When we create the crawler, the crawler will automatically take on the permissions of the IAM role that we specify. This IAM role must have permissions to extract data from your data store and write to the Data Catalog.
For our crawler, we can create a role and attach the following policies:
AWSGlueServiceRoleAWS managed policy, which grants the required permissions on the Data Catalog.
- An inline policy that grants permissions on the data source.
Which data stores can we crawl?
Crawlers can crawl the following file-based and table-based data stores:
- Native client
- Amazon S3
- Amazon DynamoDB
- Delta Lake
- Amazon Redshift
- Amazon RDS (Amazon Aurora, MariaDB, MS SQL Server, MySQL, Oracle, PostgreSQL)
- MongoDB client
- Amazon DocumentDB (with MongoDB compatibility)
How crawlers work?
When a crawler runs, it takes the following actions:
- Classification of data - Classifies data to determine the format, schema, and associated properties of the raw data.
- Grouping of data - Groups data into tables or partitions based on crawler’s principles.

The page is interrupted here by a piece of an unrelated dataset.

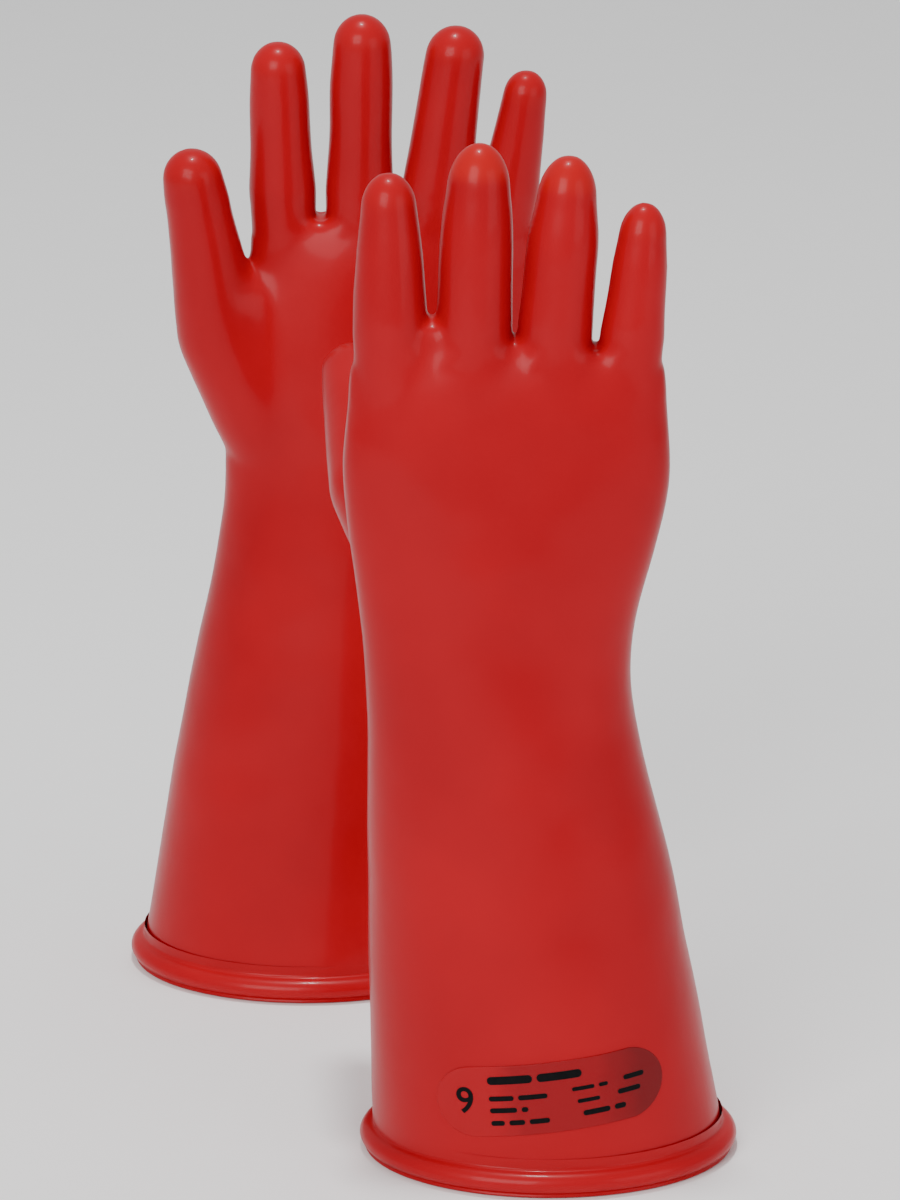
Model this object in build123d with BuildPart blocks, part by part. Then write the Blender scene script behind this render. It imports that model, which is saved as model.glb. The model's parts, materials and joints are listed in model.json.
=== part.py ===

- Writing metadata to the Data Catalog
When we are defining a crawler, we choose one or more classifiers that analyze the structure of our data in order to infer a schema. AWS Glue has built-in classifiers that can determine schemas based on the files that are commonly used. However, we are also able to create custom classifiers in a separate operation, before we define the crawlers.
The metadata tables that a crawler creates are contained in a database when we define a crawler. If our crawler does not specify a database, our tables are placed in the default database.